I won’t lie to you, friends, my sports bra heralds from leaner, sportier times. Times when I used to go running and do aerobics classes and, gasp, belonged to a gym! Circumferences have changed over the years, I haven’t seen fit to get measured for a new sports bra, because, until recently, the most athletic thing I've done these days is walk up some stairs at work. However, now I've started to leap around in the mornings to Joe Wicks, I find that I have to wear that ancient piece of restrictive lingerie (the sports bra) and it leaves an ugly red ridge around my torso. It cuts in something chronic but I can’t not wear one - wearing a normal bra means that the aerodynamics are all wrong. I won’t go into details other than it proved too distracting for the other poor members of my family, so the next day I turned up in full gear - running shorts, singlet and armour plated, ugliest-garment-in-the-history-of-garments, sports bra. 

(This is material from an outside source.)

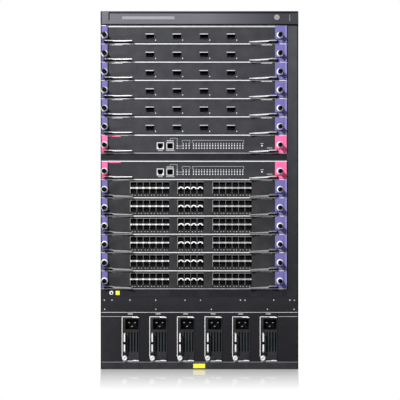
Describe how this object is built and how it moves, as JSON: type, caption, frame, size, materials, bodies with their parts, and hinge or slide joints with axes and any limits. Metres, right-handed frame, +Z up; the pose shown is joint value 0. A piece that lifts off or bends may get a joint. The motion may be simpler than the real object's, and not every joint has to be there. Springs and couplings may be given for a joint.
{
  "type": "modular chassis switch",
  "caption": "Tall rack cabinet switch with stacked slide-in cards, swinging ejector levers, slide-in power supplies and rear fan trays.",
  "frame": {"origin": "centre of the base, on the surface it stands on", "axes": "+Z up, +X to the right seen from the front, the front faces -Y"},
  "size_m": [0.44, 0.718, 0.797],
  "materials": {
    "case_paint": "fine textured powder coat",
    "bezel_paint": "satin moulded plastic with a metallic paint",
    "card_paint": "satin paint",
    "board_green": "solder mask",
    "lever_steel": "bare brushed sheet",
    "supply_paint": "satin black",
    "guide_plastic": "moulded",
    "zinc_steel": "bare zinc-plated sheet",
    "grip_purple": "moulded, satin",
    "grip_pink": "moulded, satin",
    "knob_black": "knurled",
    "lamp_white": "light pipe",
    "tag_yellow": "plain film",
    "port_dark": "inside of a port"
  },
  "bodies": {
    "chassis": {"side_wall_left": "case_paint", "side_wall_right": "case_paint", "top_cover": "case_paint", "base_pan": "case_paint", "rear_panel": "case_paint", "top_bezel": "bezel_paint", "front_frame": "case_paint", "power_bays": "case_paint", "midplane": "board_green", "slot_guides": "guide_plastic"},
    "uplink_card_1": {"uplink_card_1": "card_paint"},
    "uplink_card_1_lever_left": {"uplink_card_1_lever_left": "lever_steel"},
    "uplink_card_1_lever_right": {"uplink_card_1_lever_right": "lever_steel"},
    "uplink_card_2": {"uplink_card_2": "card_paint"},
    "uplink_card_2_lever_left": {"uplink_card_2_lever_left": "lever_steel"},
    "uplink_card_2_lever_right": {"uplink_card_2_lever_right": "lever_steel"},
    "uplink_card_3": {"uplink_card_3": "card_paint"},
    "uplink_card_3_lever_left": {"uplink_card_3_lever_left": "lever_steel"},
    "uplink_card_3_lever_right": {"uplink_card_3_lever_right": "lever_steel"},
    "uplink_card_4": {"uplink_card_4": "card_paint"},
    "uplink_card_4_lever_left": {"uplink_card_4_lever_left": "lever_steel"},
    "uplink_card_4_lever_right": {"uplink_card_4_lever_right": "lever_steel"},
    "uplink_card_5": {"uplink_card_5": "card_paint"},
    "uplink_card_5_lever_left": {"uplink_card_5_lever_left": "lever_steel"},
    "uplink_card_5_lever_right": {"uplink_card_5_lever_right": "lever_steel"},
    "uplink_card_6": {"uplink_card_6": "card_paint"},
    "uplink_card_6_lever_left": {"uplink_card_6_lever_left": "lever_steel"},
    "uplink_card_6_lever_right": {"uplink_card_6_lever_right": "lever_steel"},
    "control_card_1": {"control_card_1": "card_paint"},
    "control_card_1_lever_left": {"control_card_1_lever_left": "lever_steel"},
    "control_card_1_lever_right": {"control_card_1_lever_right": "lever_steel"},
    "control_card_2": {"control_card_2": "card_paint"},
    "control_card_2_lever_left": {"control_card_2_lever_left": "lever_steel"},
    "control_card_2_lever_right": {"control_card_2_lever_right": "lever_steel"},
    "port_card_1": {"port_card_1": "card_paint"},
    "port_card_1_lever_left": {"port_card_1_lever_left": "lever_steel"},
    "port_card_1_lever_right": {"port_card_1_lever_right": "lever_steel"},
    "port_card_2": {"port_card_2": "card_paint"},
    "port_card_2_lever_left": {"port_card_2_lever_left": "lever_steel"},
    "port_card_2_lever_right": {"port_card_2_lever_right": "lever_steel"},
    "port_card_3": {"port_card_3": "card_paint"},
    "port_card_3_lever_left": {"port_card_3_lever_left": "lever_steel"},
    "port_card_3_lever_right": {"port_card_3_lever_right": "lever_steel"},
    "port_card_4": {"port_card_4": "card_paint"},
    "port_card_4_lever_left": {"port_card_4_lever_left": "lever_steel"},
    "port_card_4_lever_right": {"port_card_4_lever_right": "lever_steel"},
    "port_card_5": {"port_card_5": "card_paint"},
    "port_card_5_lever_left": {"port_card_5_lever_left": "lever_steel"},
    "port_card_5_lever_right": {"port_card_5_lever_right": "lever_steel"},
    "port_card_6": {"port_card_6": "card_paint"},
    "port_card_6_lever_left": {"port_card_6_lever_left": "lever_steel"},
    "port_card_6_lever_right": {"port_card_6_lever_right": "lever_steel"},
    "power_supply_1": {"power_supply_1": "supply_paint"},
    "power_supply_2": {"power_supply_2": "supply_paint"},
    "power_supply_3": {"power_supply_3": "supply_paint"},
    "power_supply_4": {"power_supply_4": "supply_paint"},
    "power_supply_5": {"power_supply_5": "supply_paint"},
    "power_supply_6": {"power_supply_6": "supply_paint"},
    "fan_tray_left": {"fan_tray_left": "case_paint"},
    "fan_tray_right": {"fan_tray_right": "case_paint"}
  },
  "joints": [
    {"name": "uplink_card_1_slide", "type": "slide", "parent": "chassis", "child": "uplink_card_1", "axis": [0, -1, 0], "range_m": [0, 0.36]},
    {"name": "uplink_card_1_lever_left_turn", "type": "hinge", "parent": "uplink_card_1", "child": "uplink_card_1_lever_left", "pos_m": [-0.2092, -0.3356, 0.72785], "axis": [0, 0, -1], "range_deg": [0, 60]},
    {"name": "uplink_card_1_lever_right_turn", "type": "hinge", "parent": "uplink_card_1", "child": "uplink_card_1_lever_right", "pos_m": [0.1701, -0.3356, 0.72785], "axis": [0, 0, 1], "range_deg": [0, 60]},
    {"name": "uplink_card_2_slide", "type": "slide", "parent": "chassis", "child": "uplink_card_2", "axis": [0, -1, 0], "range_m": [0, 0.36]},
    {"name": "uplink_card_2_lever_left_turn", "type": "hinge", "parent": "uplink_card_2", "child": "uplink_card_2_lever_left", "pos_m": [-0.2092, -0.3356, 0.6872], "axis": [0, 0, -1], "range_deg": [0, 60]},
    {"name": "uplink_card_2_lever_right_turn", "type": "hinge", "parent": "uplink_card_2", "child": "uplink_card_2_lever_right", "pos_m": [0.1701, -0.3356, 0.6872], "axis": [0, 0, 1], "range_deg": [0, 60]},
    {"name": "uplink_card_3_slide", "type": "slide", "parent": "chassis", "child": "uplink_card_3", "axis": [0, -1, 0], "range_m": [0, 0.36]},
    {"name": "uplink_card_3_lever_left_turn", "type": "hinge", "parent": "uplink_card_3", "child": "uplink_card_3_lever_left", "pos_m": [-0.2092, -0.3356, 0.64655], "axis": [0, 0, -1], "range_deg": [0, 60]},
    {"name": "uplink_card_3_lever_right_turn", "type": "hinge", "parent": "uplink_card_3", "child": "uplink_card_3_lever_right", "pos_m": [0.1701, -0.3356, 0.64655], "axis": [0, 0, 1], "range_deg": [0, 60]},
    {"name": "uplink_card_4_slide", "type": "slide", "parent": "chassis", "child": "uplink_card_4", "axis": [0, -1, 0], "range_m": [0, 0.36]},
    {"name": "uplink_card_4_lever_left_turn", "type": "hinge", "parent": "uplink_card_4", "child": "uplink_card_4_lever_left", "pos_m": [-0.2092, -0.3356, 0.6059], "axis": [0, 0, -1], "range_deg": [0, 60]},
    {"name": "uplink_card_4_lever_right_turn", "type": "hinge", "parent": "uplink_card_4", "child": "uplink_card_4_lever_right", "pos_m": [0.1701, -0.3356, 0.6059], "axis": [0, 0, 1], "range_deg": [0, 60]},
    {"name": "uplink_card_5_slide", "type": "slide", "parent": "chassis", "child": "uplink_card_5", "axis": [0, -1, 0], "range_m": [0, 0.36]},
    {"name": "uplink_card_5_lever_left_turn", "type": "hinge", "parent": "uplink_card_5", "child": "uplink_card_5_lever_left", "pos_m": [-0.2092, -0.3356, 0.56525], "axis": [0, 0, -1], "range_deg": [0, 60]},
    {"name": "uplink_card_5_lever_right_turn", "type": "hinge", "parent": "uplink_card_5", "child": "uplink_card_5_lever_right", "pos_m": [0.1701, -0.3356, 0.56525], "axis": [0, 0, 1], "range_deg": [0, 60]},
    {"name": "uplink_card_6_slide", "type": "slide", "parent": "chassis", "child": "uplink_card_6", "axis": [0, -1, 0], "range_m": [0, 0.36]},
    {"name": "uplink_card_6_lever_left_turn", "type": "hinge", "parent": "uplink_card_6", "child": "uplink_card_6_lever_left", "pos_m": [-0.2092, -0.3356, 0.5246], "axis": [0, 0, -1], "range_deg": [0, 60]},
    {"name": "uplink_card_6_lever_right_turn", "type": "hinge", "parent": "uplink_card_6", "child": "uplink_card_6_lever_right", "pos_m": [0.1701, -0.3356, 0.5246], "axis": [0, 0, 1], "range_deg": [0, 60]},
    {"name": "control_card_1_slide", "type": "slide", "parent": "chassis", "child": "control_card_1", "axis": [0, -1, 0], "range_m": [0, 0.36]},
    {"name": "control_card_1_lever_left_turn", "type": "hinge", "parent": "control_card_1", "child": "control_card_1_lever_left", "pos_m": [-0.2092, -0.3356, 0.48395], "axis": [0, 0, -1], "range_deg": [0, 60]},
    {"name": "control_card_1_lever_right_turn", "type": "hinge", "parent": "control_card_1", "child": "control_card_1_lever_right", "pos_m": [0.1701, -0.3356, 0.48395], "axis": [0, 0, 1], "range_deg": [0, 60]},
    {"name": "control_card_2_slide", "type": "slide", "parent": "chassis", "child": "control_card_2", "axis": [0, -1, 0], "range_m": [0, 0.36]},
    {"name": "control_card_2_lever_left_turn", "type": "hinge", "parent": "control_card_2", "child": "control_card_2_lever_left", "pos_m": [-0.2092, -0.3356, 0.4258], "axis": [0, 0, -1], "range_deg": [0, 60]},
    {"name": "control_card_2_lever_right_turn", "type": "hinge", "parent": "control_card_2", "child": "control_card_2_lever_right", "pos_m": [0.1701, -0.3356, 0.4258], "axis": [0, 0, 1], "range_deg": [0, 60]},
    {"name": "port_card_1_slide", "type": "slide", "parent": "chassis", "child": "port_card_1", "axis": [0, -1, 0], "range_m": [0, 0.36]},
    {"name": "port_card_1_lever_left_turn", "type": "hinge", "parent": "port_card_1", "child": "port_card_1_lever_left", "pos_m": [-0.2092, -0.3356, 0.38515], "axis": [0, 0, -1], "range_deg": [0, 60]},
    {"name": "port_card_1_lever_right_turn", "type": "hinge", "parent": "port_card_1", "child": "port_card_1_lever_right", "pos_m": [0.1701, -0.3356, 0.38515], "axis": [0, 0, 1], "range_deg": [0, 60]},
    {"name": "port_card_2_slide", "type": "slide", "parent": "chassis", "child": "port_card_2", "axis": [0, -1, 0], "range_m": [0, 0.36]},
    {"name": "port_card_2_lever_left_turn", "type": "hinge", "parent": "port_card_2", "child": "port_card_2_lever_left", "pos_m": [-0.2092, -0.3356, 0.3445], "axis": [0, 0, -1], "range_deg": [0, 60]},
    {"name": "port_card_2_lever_right_turn", "type": "hinge", "parent": "port_card_2", "child": "port_card_2_lever_right", "pos_m": [0.1701, -0.3356, 0.3445], "axis": [0, 0, 1], "range_deg": [0, 60]},
    {"name": "port_card_3_slide", "type": "slide", "parent": "chassis", "child": "port_card_3", "axis": [0, -1, 0], "range_m": [0, 0.36]},
    {"name": "port_card_3_lever_left_turn", "type": "hinge", "parent": "port_card_3", "child": "port_card_3_lever_left", "pos_m": [-0.2092, -0.3356, 0.30385], "axis": [0, 0, -1], "range_deg": [0, 60]},
    {"name": "port_card_3_lever_right_turn", "type": "hinge", "parent": "port_card_3", "child": "port_card_3_lever_right", "pos_m": [0.1701, -0.3356, 0.30385], "axis": [0, 0, 1], "range_deg": [0, 60]},
    {"name": "port_card_4_slide", "type": "slide", "parent": "chassis", "child": "port_card_4", "axis": [0, -1, 0], "range_m": [0, 0.36]},
    {"name": "port_card_4_lever_left_turn", "type": "hinge", "parent": "port_card_4", "child": "port_card_4_lever_left", "pos_m": [-0.2092, -0.3356, 0.2632], "axis": [0, 0, -1], "range_deg": [0, 60]},
    {"name": "port_card_4_lever_right_turn", "type": "hinge", "parent": "port_card_4", "child": "port_card_4_lever_right", "pos_m": [0.1701, -0.3356, 0.2632], "axis": [0, 0, 1], "range_deg": [0, 60]},
    {"name": "port_card_5_slide", "type": "slide", "parent": "chassis", "child": "port_card_5", "axis": [0, -1, 0], "range_m": [0, 0.36]},
    {"name": "port_card_5_lever_left_turn", "type": "hinge", "parent": "port_card_5", "child": "port_card_5_lever_left", "pos_m": [-0.2092, -0.3356, 0.22255], "axis": [0, 0, -1], "range_deg": [0, 60]},
    {"name": "port_card_5_lever_right_turn", "type": "hinge", "parent": "port_card_5", "child": "port_card_5_lever_right", "pos_m": [0.1701, -0.3356, 0.22255], "axis": [0, 0, 1], "range_deg": [0, 60]},
    {"name": "port_card_6_slide", "type": "slide", "parent": "chassis", "child": "port_card_6", "axis": [0, -1, 0], "range_m": [0, 0.36]},
    {"name": "port_card_6_lever_left_turn", "type": "hinge", "parent": "port_card_6", "child": "port_card_6_lever_left", "pos_m": [-0.2092, -0.3356, 0.1819], "axis": [0, 0, -1], "range_deg": [0, 60]},
    {"name": "port_card_6_lever_right_turn", "type": "hinge", "parent": "port_card_6", "child": "port_card_6_lever_right", "pos_m": [0.1701, -0.3356, 0.1819], "axis": [0, 0, 1], "range_deg": [0, 60]},
    {"name": "power_supply_1_slide", "type": "slide", "parent": "chassis", "child": "power_supply_1", "axis": [0, -1, 0], "range_m": [0, 0.3]},
    {"name": "power_supply_2_slide", "type": "slide", "parent": "chassis", "child": "power_supply_2", "axis": [0, -1, 0], "range_m": [0, 0.3]},
    {"name": "power_supply_3_slide", "type": "slide", "parent": "chassis", "child": "power_supply_3", "axis": [0, -1, 0], "range_m": [0, 0.3]},
    {"name": "power_supply_4_slide", "type": "slide", "parent": "chassis", "child": "power_supply_4", "axis": [0, -1, 0], "range_m": [0, 0.3]},
    {"name": "power_supply_5_slide", "type": "slide", "parent": "chassis", "child": "power_supply_5", "axis": [0, -1, 0], "range_m": [0, 0.3]},
    {"name": "power_supply_6_slide", "type": "slide", "parent": "chassis", "child": "power_supply_6", "axis": [0, -1, 0], "range_m": [0, 0.3]},
    {"name": "fan_tray_left_slide", "type": "slide", "parent": "chassis", "child": "fan_tray_left", "axis": [0, 1, 0], "range_m": [0, 0.12]},
    {"name": "fan_tray_right_slide", "type": "slide", "parent": "chassis", "child": "fan_tray_right", "axis": [0, 1, 0], "range_m": [0, 0.12]}
  ]
}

But it’s not about what I looked like, right, it’s about how the exercise made me feel. And how did it make me feel? On the first day, brilliant. Subsequent days, quite good but perhaps not so good and also quite ashamed - ashamed of being terrible at squats and push-ups and planks, but also entertaining the rather optimistic hope of coming out the end of it as a master of all these things - the plank queen! All hail The Queen of Planks!!


Green Eyed monster


We need to talk about ‘Just Dance’, ‘Let’s Dance’, ‘Time to dance’ or whatever the bland, forgettable name of this game (on the PS 4 and many other platforms) is. It should be the most fun thing ever and it sort of is. Sort of.  But it also isn’t and, for me, this is because of the competitive element of it. Dearest reader, something strange has happened - my husband, who I’m sure he won’t mind me saying, is not an amazing dancer*, is really good at ‘Just Dance’ and keeps beating me at it. It’s not that I mind being beaten (much) it’s more that I just want to enjoy the music and move without being judged on how well I’m completing the moves. Just let me dance, Just Dance, just let me dance!
* Update - he does mind me saying!

It’s not just that though, that’s not my only niggle. As I sat there the other night, watching a play on my laptop, like the true intellectual I am, my husband wiggled his neat, compact little bottom to a Shania Twain song, right in front of me. 

Husband - getting his groove on!


Oh no, I thought, he’s going to emerge at the end of this period of isolation, social distancing, whatever, looking all buff and hot and hench and I am going to look like the librarian from the Blade film franchise!

Day 91 of self-isolation


He’s leaving me behind! This just will not do. This is the true ugly side of exercise, the unattractive, insecure, competitive side of it! 

Try it at your peril.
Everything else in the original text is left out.